If you’ve seen Blue Exorcist, then you could probably put two-and-two together, however, if you haven’t, then let me explain really quick. Through the first episode, Rin is feeling worthless because he can’t seem to do anything without destroying everything in his path. At the end of the first episode, Rin is told by his adopted father that his birth father is Satan. The entire second episode is spent with the adopted father just trying to get Rin back home in one piece while Rin demands answers, only getting angrier when he doesn’t get any. Finally, Rin explodes and tells his adopted father that he doesn’t want to see him acting like a father again, which breaks the father’s heart, allowing him to be possessed by Satan and die a really painful death.
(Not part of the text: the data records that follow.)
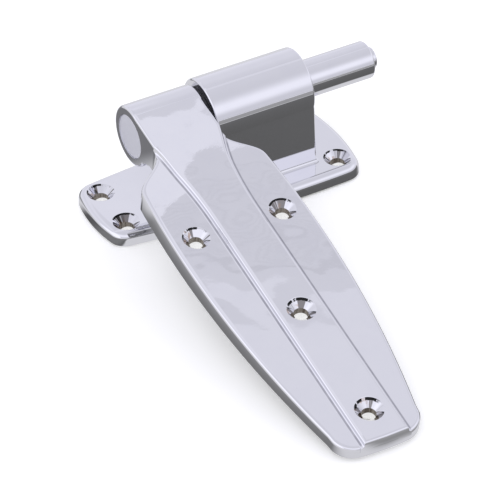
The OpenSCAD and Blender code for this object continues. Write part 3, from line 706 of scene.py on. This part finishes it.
pts = band_outline(BAND_SPREAD, 0)
band_rings = [strap_ring(pts, wing_top(pts[:, 0]) - 3)]
for a in quarter[:-1]:
    pts = band_outline(BAND_SPREAD * (1 - math.sin(a)), 0)
    band_rings.append(strap_ring(pts, wing_top(pts[:, 0]) + BAND_SPREAD * (1 - math.cos(a))))
for a in quarter:
    drawn_in = BAND_ROUND * (1 - math.cos(a))
    pts = band_outline(-drawn_in, drawn_in)
    band_rings.append(strap_ring(pts, wing_top(pts[:, 0]) + BAND_RISE - BAND_ROUND * (1 - math.sin(a))))
band = solid("band", band_rings)

web_reach = math.sqrt((KNUCKLE_R + WEB_FILLET) ** 2 - (WEB_FILLET - BACK) ** 2)
web_low = math.atan2(WEB_FILLET - BACK, web_reach)
web_profile = [(0, 0), (-web_reach, 0)]
web_profile += [(-web_reach + WEB_FILLET * math.cos(a), BACK - WEB_FILLET + WEB_FILLET * math.sin(a))
                for a in np.linspace(math.pi / 2, web_low, 14)]
neck_ends = NECK_X - NECK_HALF, NECK_X + NECK_HALF
web = solid("web", [np.array([(x, y, z) for y, z in web_profile]) for x in neck_ends])
knuckle_profile = rim(neck_ends[0], KNUCKLE_R, KNUCKLE_ROUND_LEFT, KNUCKLE_ROUND_LEFT)
knuckle_profile += rim(neck_ends[1], KNUCKLE_R, -KNUCKLE_ROUND_RIGHT, KNUCKLE_ROUND_RIGHT)[::-1]
knuckle = turned("knuckle", knuckle_profile)
combined(strap, "UNION", band, web, knuckle)

foot, roof = inset(strap_outline, CORE_WALL), inset(strap_outline, CORE_WALL + CORE_SLOPE)
core = solid("core", [strap_ring(foot, np.full(len(foot), BACK - CUT)),
                      strap_ring(roof, wing_top(roof[:, 0]) - CORE_ROOF)])
neck_side = block("neck_side", OUTSIDE, -OUTSIDE, -CORE_START, 10, BELOW, OVER)
rib = block("rib", RIB_HALF, -RIB_HALF, -TOE_HOLE, -RIB_START, BELOW, OVER)
bosses = [placed(turned("boss", [(BELOW, BOSS_R), (OVER, BOSS_R)], "Z", 64), Matrix.Translation((x, -s, 0)))
          for x, s, rise, r in STRAP_HOLES]
combined(core, "DIFFERENCE", neck_side, rib, *bosses)
sinks = [screw_hole(r, wing_top(s) + rise, x, -s) for x, s, rise, r in STRAP_HOLES]
combined(strap, "DIFFERENCE", core, *sinks)
bore = turned("bore", [(-20, DISC_R), (DISC_SEAT, DISC_R), (DISC_SEAT, HEAD_R), (HEAD_SEAT, HEAD_R),
                       (HEAD_SEAT, SPINDLE_R), (UPPER_CAM_SEAT, SPINDLE_R), (UPPER_CAM_SEAT, CAM_R),
                       (21, CAM_R)])
combined(strap, "DIFFERENCE", bore)
placed(strap, strap_place)


def strap_spot(look):
    """Sideways place, place along the strap and depth under a countersink's end, in millimetres."""
    to_pin = look.node("ShaderNodeVectorMath", {"operation": "SUBTRACT"},
                       {0: look.place(), 1: (STRAP_X * MM, 0, PIN_H * MM)})

    def measured(x, y, z):
        return look.node("ShaderNodeVectorMath", {"operation": "DOT_PRODUCT"},
                         {0: to_pin, 1: (1000 * x, 1000 * y, 1000 * z)}, "Value")

    across = measured(1, 0, 0)
    along = measured(0, math.cos(DROOP), math.sin(DROOP))
    up = measured(0, -math.sin(DROOP), math.cos(DROOP))
    on_wing = abs(across).between(14, 16)
    return across, along, BAND_BORE_TOP - WING_BORE_DROP * on_wing + TAPER * along - up


# Painted shade darkens the foot of the raised band, mottled by noise
strap_chrome, tone, sheen, normal = chromed("polished_chrome_strap", 0.0007, 27.0)
side, along, depth = strap_spot(strap_chrome)
down = -along
lean = (1 - down.between(FLARE_START, FLARE_END)) * NECK_X
narrowing = ((BAND_EVEN_AT - down) / (BAND_EVEN_AT - FLARE_START)).math("MAXIMUM", 0.0)
off_band = abs(side - lean) - BAND_HALF - (NECK_HALF - BAND_HALF) * narrowing * narrowing
foot_line = off_band - 0.9 * side.between(-2, 2)
painted_shade_at_foot = (foot_line.between(0.1, 0.7) * (1 - foot_line.between(1.0, 1.6)) * down.between(24, 34)
           * (1 - down.between(223, 225)))
shade_mottle = strap_chrome.noise(strap_chrome.place(), 240.0, 3.0)
# Painted shade in the band's concave foot
tone = strap_chrome.blend(painted_shade_at_foot * (0.45 + 0.5 * shade_mottle), tone, (0.27, 0.27, 0.31, 1))
strap_chrome.metal(tone, sheen, normal)

hole_spots = [(x, -s) for x, s, rise, r in STRAP_HOLES]
finished(strap, "strap", "strap_side",
         [strap_chrome.owner, bare_bore("bare_bore_strap", strap_spot, hole_spots),
          sunk_chrome("countersunk_chrome_strap", strap_spot, hole_spots)])
dress_holes(strap, strap_place.inverted(), hole_spots)

# Disc in the knuckle's end
# A turned steel plug pressed into the knuckle over the spindle's head and left satin.
# The lathe's fine rings show around its middle.
DISC_LEFT, DISC_RIGHT = -38.4, -36.4
DISC_PLAY, DISC_ROUND = 0.04, 0.4
disc = turned("knuckle_disc", [(DISC_LEFT, 0.3), (DISC_LEFT, 10.6)]
              + rim(DISC_LEFT, DISC_R - DISC_PLAY, DISC_ROUND, DISC_ROUND)[1:]
              + [(DISC_RIGHT, DISC_R - DISC_PLAY)], sides=160)
satin = Look("turned_satin")
from_pin = satin.node("ShaderNodeVectorMath", {"operation": "SUBTRACT"},
                      {0: satin.place(), 1: (0, 0, PIN_H * MM)})
x, y, z = satin.parts(from_pin)
radius = (y * y + z * z) ** 0.5
lathe_lines = satin.noise(satin.node("ShaderNodeCombineXYZ", {}, {"X": radius}), 2600.0, 2.0)
satin_tone = satin.blend(lathe_lines, (0.65, 0.65, 0.70, 1), (0.73, 0.73, 0.78, 1))
satin.metal(satin_tone, 0.34 + 0.08 * lathe_lines, satin.bump(lathe_lines, 0.2, 0.0001), 0.35)
finished(placed(disc, on_pin), "end_plug", "strap_side", [satin.owner])
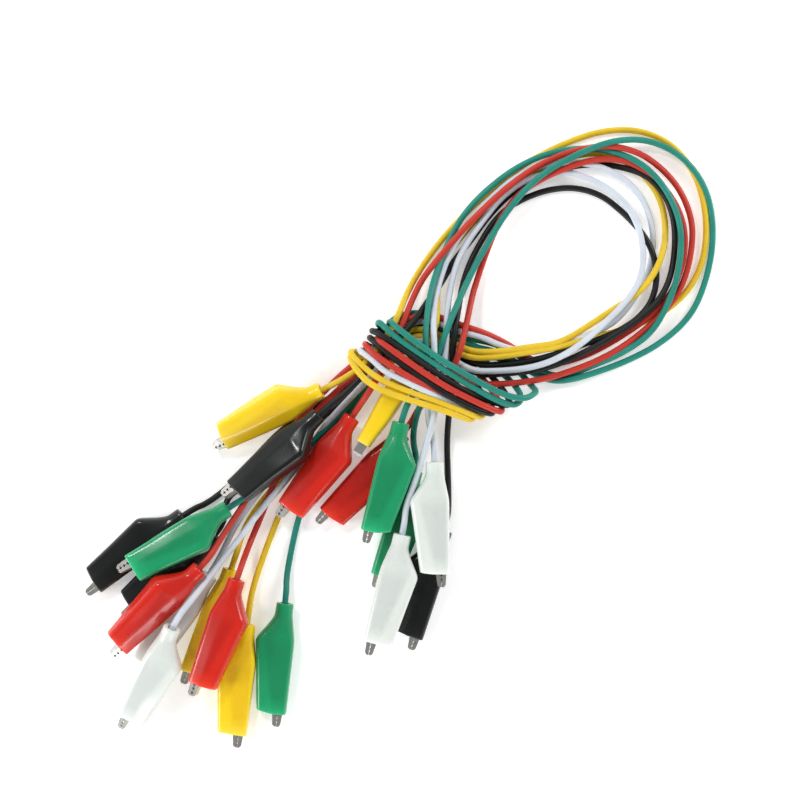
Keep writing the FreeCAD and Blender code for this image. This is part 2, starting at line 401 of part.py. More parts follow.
def point_in_clip(clip, x):
    """Point on the clip's own X axis."""
    rear, x_axis, _, _ = clip_axes(clip)
    return rear + x_axis * x


# ---------------------------------------------------------------- wires
def wire_points(lead):
    """Whole route of a lead: out of one clip, along its middle points, into the other."""
    first, last = CLIPS[lead + "_1"], CLIPS[lead + "_2"]
    start = [point_in_clip(first, WIRE_END_X), point_in_clip(first, WIRE_RUN_OUT)]
    end = [point_in_clip(last, WIRE_RUN_OUT), point_in_clip(last, WIRE_END_X)]
    return start + [V(*p) for p in ROUTES[lead]] + end


def rounded_path(points):
    """Straight runs joined by tangent arcs; returns the wire and the arcs' radii."""
    edges = []
    radii = []
    start = points[0]
    for before, corner, after in zip(points, points[1:], points[2:]):
        into, out = corner - before, after - corner
        turn = into.getAngle(out)
        reach = ARC_SHARE * min(into.Length, out.Length)
        radius = reach / math.tan(turn / 2)
        into.normalize()
        out.normalize()
        arc_start = corner - into * reach
        arc_end = corner + out * reach
        inward = (out - into).normalize()
        arc_middle = corner + inward * (radius / math.cos(turn / 2) - radius)
        edges.append(Part.LineSegment(start, arc_start).toShape())
        edges.append(Part.Arc(arc_start, arc_middle, arc_end).toShape())
        radii.append(radius)
        start = arc_end
    edges.append(Part.LineSegment(start, points[-1]).toShape())
    return Part.Wire(edges), radii


def make_wire(lead):
    """Insulated wire of one lead; prints its length, its radii and a volume check."""
    points = wire_points(lead)
    path, radii = rounded_path(points)
    ring = Part.Circle(points[0], points[1] - points[0], WIRE_R).toShape()
    shape = path.makePipeShell([Part.Wire([ring])], True, False)
    expected = math.pi * WIRE_R ** 2 * path.Length
    print(lead, "length %.1f, volume ratio %.4f" % (path.Length, shape.Volume / expected))
    print("  radii", " ".join("%.1f" % r for r in radii))
    return shape


# ---------------------------------------------------------------- the nodes
def export(node, shapes):
    solids = [solid for shape in shapes for solid in shape.Solids]
    whole = solids[0] if len(solids) == 1 else Part.makeCompound(solids)
    whole.exportStep("parts/" + node + ".step")


def main():
    boot, upper_jaw, lower_jaw = make_boot(), make_upper_jaw(), make_lower_jaw()
    rivet, spring, conductor = make_rivet(), make_spring(), make_conductor()
    for name, clip in CLIPS.items():
        export(name + "_boot", [placed(boot, clip)])
        export(name + "_upper_jaw", [placed(upper_jaw, clip)])
    for colour in COLOURS:
        own = [clip for name, clip in CLIPS.items() if name.startswith(colour)]
        export(colour + "_lower_jaws", [placed(lower_jaw, clip) for clip in own])
    export("pivot_rivets", [placed(rivet, clip) for clip in CLIPS.values()])
    export("jaw_springs", [placed(spring, clip) for clip in CLIPS.values()])
    export("copper_strands", [placed(conductor, clip) for clip in CLIPS.values()])
    for lead in ROUTES:
        export(lead + "_wire", [make_wire(lead)])


main()
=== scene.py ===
import math
import random

import bpy
from mathutils import Matrix, Vector, noise


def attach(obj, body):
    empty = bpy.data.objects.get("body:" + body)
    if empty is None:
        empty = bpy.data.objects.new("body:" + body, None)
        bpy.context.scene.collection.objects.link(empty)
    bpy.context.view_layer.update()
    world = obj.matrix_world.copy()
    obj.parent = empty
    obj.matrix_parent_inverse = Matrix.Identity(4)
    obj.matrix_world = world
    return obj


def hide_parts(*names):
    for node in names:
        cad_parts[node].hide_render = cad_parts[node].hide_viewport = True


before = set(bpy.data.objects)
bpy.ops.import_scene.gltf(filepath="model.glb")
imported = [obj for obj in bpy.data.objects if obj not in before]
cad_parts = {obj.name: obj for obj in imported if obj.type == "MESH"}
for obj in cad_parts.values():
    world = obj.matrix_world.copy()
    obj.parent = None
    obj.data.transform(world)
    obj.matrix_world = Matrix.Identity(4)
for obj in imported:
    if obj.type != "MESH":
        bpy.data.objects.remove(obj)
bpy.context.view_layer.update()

# ---------------------------------------------------------------- sizes, view and light, in metres
MM = 0.001
WIRE_RADIUS = 0.0009
# Where a wire ends inside its clip, and how far it then runs straight out of the boot.
WIRE_END_X = 0.0062
WIRE_RUN_OUT = -0.003

VIEW_WIDTH = 0.2286
VIEW_CENTRE = (0.0377, 0.0419, 0.004)
CAMERA_LENS = 100.0
SENSOR_WIDTH = 36.0

FLOOR_HALF_SIDE = 4.0
FLOOR_DROP = 0.0001
FLOOR_GLOW = 0.34
WORLD_SIDES = 0.95
WORLD_ZENITH = 0.22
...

After seeing that the first time, I had to literally step away from my computer for the rest of the day and cry; I even sent my dad a text message, reminding him that he is my father and I love him.
As a whole, if I hadn’t branched out and made connections with my friends and anime, I might be in a much darker place now, or might not be here at all. All of the anime and tv shows saved me, being used as tools by my friends to assist in, not only short-term escape but also long-term healing. Even the shows that triggered me and made me break down, they made me break down because I saw similarities between myself and a character featured. For example, with the Blue Exorcist example I just gave, Rin’s explosion reminded me of a time when I was a child and I told my mother’s husband, who I now call my dad, that he wasn’t my dad. I don’t remember the context, but I remember telling him that and the broken look in his face. I saw my dad’s face from that day on Rin’s father’s face when I watched Blue Exorcist.
Seeing similarities between myself and these fictional, illustrated characters gave me a sense of security in thinking that I’m not alone. I was able to watch how the character deals with the same problem as me, or how they fix their problems and I’d try and translate the method to real-life and implement it into my own life. Granted, it didn’t always work for me, but I still had the feeling that I had my own little support group that consisted of similar problems as myself. Just the thought that those problems were common enough to be put as a central conflict in a show and that the same problem was able to be widely understood by a massive audience and fan base was enough proof for me that I wasn’t alone.
So, are you like me and either are or have been, tormented with suicidal thoughts? If you have been, then what saved you? What made you put down that gun? If you’re still having suicidal thoughts, then what have you tried doing to free yourself? It could be a case of not giving it honest chances, or it could be that’s not what will be your saving grace. If you told me back in middle school that anime would save my life, I’d call you crazy, and as crazy as it sounds, it really can work. I promise it’s not too late for anyone until the trigger is pulled.